Ceci dit! C'est un texte original et stimulant d'une certaine façon. Il prête à débat. Après hésitation, je note "j'aime un peu", même si le verbe aimer n'est pas des plus justes; c'est plutôt pour dire que le texte a piqué mon intérêt. Il m'a fait réfléchir un peu parce que j'ai voulu y croire. Et même si je ressors indéniablement déçu, il faut reconnaître que j'ai été investi dans ma lecture. Ça compte pour quelque chose!

   hersen   
1/7/2024
trouve l'écriture
aboutie
et
aime beaucoup
J'ai bien aimé passer d'un appart à l'autre, représentant la dualité du narrateur. Un narrateur dans le déni et qui va se réfugier dans le côté sombre d'une relation que peut-être il n'assume pas, dans laquelle il ne trouve pas réellement sa place.
Ce texte a un côté surréaliste qui me plaît beaucoup parce que le lecteur, pas plus que le narrateur, ne sait pas toujours où il en est de l'histoire.

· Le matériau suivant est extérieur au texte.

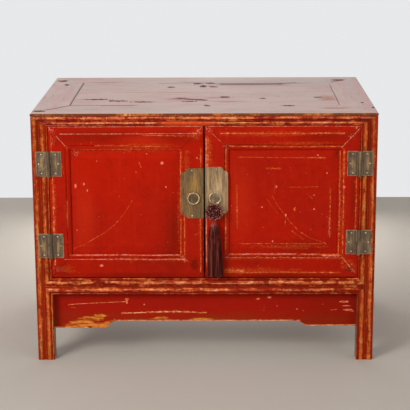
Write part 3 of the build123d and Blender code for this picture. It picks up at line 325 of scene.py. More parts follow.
def strokes(tree, place, lines, skips_low=0.36):
    """Masks of lines, such as rubbed wear, scratches, cracks and painted shade, and of the strips beside them; a line
    is x, z, x, z and half its width.
    """
    drift = tree.swing(tree.noise(place, 9.0, detail=2.0), 0.004)
    flat = tree.vector("ADD", tree.vector("MULTIPLY", place, (1.0, 0.0, 1.0)), tree.point(x=drift, z=drift))
    fine = tree.noise(place, 300.0, roughness=0.7)
    skips = tree.smooth(tree.noise(place, 70.0, detail=5.0, roughness=0.75), skips_low, skips_low + 0.1)
    mask = strip = None
    for x0, z0, x1, z1, width in lines:
        ends = {"From": (x0, 0.0, z0), "To": (x1, 0.0, z1)}
        stroke = tree.use(STROKE, Place=flat, Width=width, Fine=fine, Skips=skips, **ends)
        mask = tree.highest(mask, stroke["Mask"])
        strip = tree.highest(strip, stroke["Beside"])
    return (0.0, 0.0) if mask is None else (mask, strip)


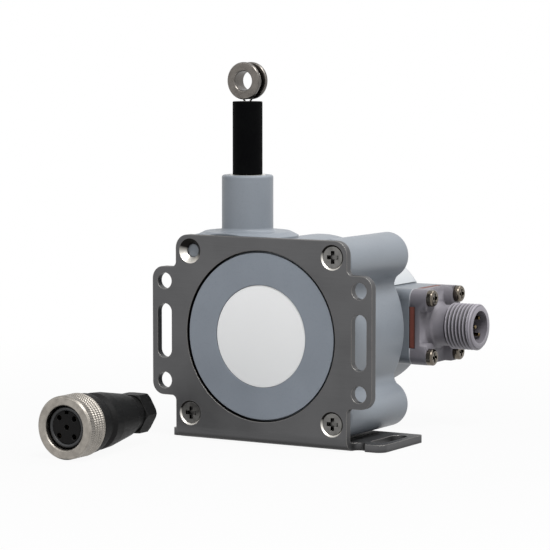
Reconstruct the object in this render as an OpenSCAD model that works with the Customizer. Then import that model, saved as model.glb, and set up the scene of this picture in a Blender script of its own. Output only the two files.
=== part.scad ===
// Draw wire encoder on a folded steel bracket, with its loose field plug.
// The origin lies on the underside of the bracket's foot, straight below the drum axis,
// in the upright plane in which the wire leaves. X runs toward the connector, Y toward
// the rear cap, and Z up along the wire. All sizes are in millimetres.

/* [Mounting bracket] */
// Thickness of the folded sheet
sheet_t = 1.9; // [1.5:0.1:2.4]
// Gap between the drum chamber and the foot below it
foot_gap = 1.6; // [0.9:0.1:8.4]
// Radius of the fold, on its inside
fold_r = 1.2; // [0.6:0.1:1.4]
// How far the plate stands out past the drum chamber on each side
plate_margin = 1.1; // [0.6:0.1:3]
// How far the plate's top edge stands above the drum chamber
plate_rise = 1.0; // [0.5:0.1:2]
// Corner radius of the plate
plate_corner_r = 3.5; // [2:0.1:4]
// Width of each ear
ear_w = 7.0; // [6.4:0.1:9]
// Height of each ear
ear_h = 32.8; // [31:0.1:34]
// Outer corner radius of the ears
ear_corner_r = 3.2; // [1:0.1:3.4]
// Fillet between an ear and the plate
ear_fillet_r = 1.3; // [0.5:0.1:2]
// Diameter of the round holes in the ears
ear_hole_d = 4.2; // [3.2:0.1:4.6]
// Distance between the two round holes of one ear
ear_hole_pitch = 25.4; // [23:0.1:26]
// Distance from the plate's edge to the line of the ear holes
ear_hole_out = 3.4; // [3:0.1:4]
// Length of the slot in each ear
ear_slot_l = 13.9; // [8:0.1:16]
// Reach of the foot behind the plate's front face
foot_depth = 24.6; // [18:0.1:32]
// How far the foot stands out past the plate on the connector's side
foot_long = 8.4; // [7.6:0.1:12]
// How far the foot stands out past the plate on the other side
foot_short = 3.2; // [0.5:0.1:4]
// Radius of the relief notch at the end of the fold
relief_r = 1.7; // [1:0.1:2]
// Length of the slot in the foot
foot_slot_l = 14; // [8:0.1:15]

/* [Drum housing] */
// Outer radius of the drum chamber
body_r = 23.7; // [22.5:0.1:29]
// Depth of the housing behind the plate
body_depth = 30.7; // [28:0.1:38]
// Wall of the drum chamber
body_wall = 2.1; // [1.8:0.1:2.5]
// Thickness of the housing's rear wall
rear_wall = 3.7; // [3.2:0.1:5]
// Radius of the four screw lobes
lobe_r = 5.9; // [5:0.1:6.5]
// How far each lobe's centre lies inside its screw's, along X and along Z
lobe_inset = 1.6; // [1:0.1:2]
// Fillet in the valley between a lobe and the chamber
valley_r = 3.0; // [1.5:0.1:4]
// Rounding of the housing's rear edge
rear_edge_r = 1.0; // [0.4:0.1:1.6]
// Radius of the round pad under the tower
pad_r = 11.0; // [10:0.1:12]
// Height of the pad above the drum chamber
pad_rise = 1.5; // [1.2:0.1:4]
// Radius of the wire tower
tower_r = 6.55; // [6.2:0.05:8]
// Height of the tower above the pad
tower_h = 14.3; // [13:0.1:20]

/* [Front cover and label] */
// Width of the ring of chamber wall outside the cover's boss
boss_step = 2.5; // [2.3:0.1:3]
// How far the cover's face lies behind the plate's
cover_set = 0.3; // [0.1:0.1:0.8]
// Radius of the round label
label_r = 12.8; // [8:0.1:16]
// Thickness of both labels
label_t = 0.2; // [0.1:0.05:0.3]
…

En ceci, il épouse les hésitations et questions de ce narrateur.
l'écriture accompagne bien l'idée du texte et c'est pour moi un texte fort réussi !
Merci pour la lecture.

   Jemabi   
4/7/2024

   solinga   
21/7/2024
trouve l'écriture
aboutie
et
aime un peu
J'adore l'idée de la dualité des demeures, ainsi que l'exergue au seuil.

Le texte rassemble des matériaux propices à d'infinies variations.
Peut-être que dans ces conditions, l'imaginaire du lecteur est fatalement un peu déçu par la détermination d'une direction de récit qui ni ne tranche ni ne dissipe, et pourtant claque la porte d'une malle à possibles.
Mais les narrations ne sont pas là pour complaire aux horizons immédiats des lecteurs, alors malgré moi merci d'avoir choisi les voies d'un dénouement qui aboutit in fine à la belle dissonance d'une frustration gaiement froissée d'implicite.